A leading Russian newspaper journalist was in a coma today after a severe beating that his editor said was probably linked to his work, which included coverage of opposition protests.
It was the latest in a series of assaults on journalists in a country on the Committee to Protect Journalists' "Impunity Index", a listing of states where journalists are killed regularly and governments fail to solve the crimes.
Police opened a criminal case for attempted murder after Oleg Kashin, a political journalist with the Kommersant daily, was beaten overnight near his home, the prosecutor general's investigative committee said in a statement.
Doctors induced a coma after Mr Kashin was admitted to hospital with two broken legs, a damaged skull and a jaw fractured in two places, Kommersant reported on its website. It cited witnesses as saying he was attacked by two men near his Moscow apartment.
President Dmitry Medvedev ordered the prosecutor general and interior minister to "take special control of the investigation", a Kremlin spokesman said.
"This shows there are people in our society willing to resort to crime to shut the mouths of journalists," the head of Russia's journalists' union, Mikhail Fedotov, told the Ekho Mosvky radio station.

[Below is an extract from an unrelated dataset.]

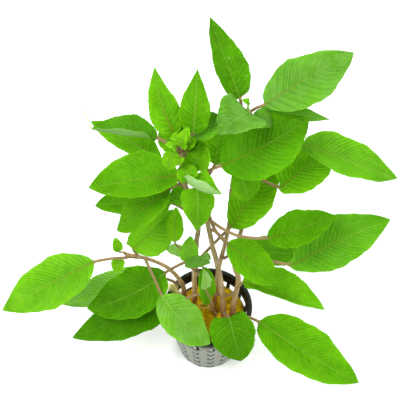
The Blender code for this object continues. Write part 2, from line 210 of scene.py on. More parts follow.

Kommersant editor Mikhail Mikhailin cited the fact that the assailants did not take Mr Kashin's wallet or telephone as evidence that his work must have had something to do with the attack, Interfax news agency reported.
Mr Kashin reported on Russian politics, including opposition rallies, but it was unclear what stories he covered that might have sparked the attack.

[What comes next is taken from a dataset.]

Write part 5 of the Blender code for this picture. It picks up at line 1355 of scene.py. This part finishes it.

Kommersant, which offers mild criticism of the authorities, is Russia's best respected general news daily.
Journalist rights groups have criticised the Russian authorities for failing to solve a number of high-profile murders of media workers, including the 2006 killing of Kremlin critic Anna Politkovskaya.
The New York-based Committee to Protect Journalists says there have been 19 unsolved murders of journalists in Russia since 2000.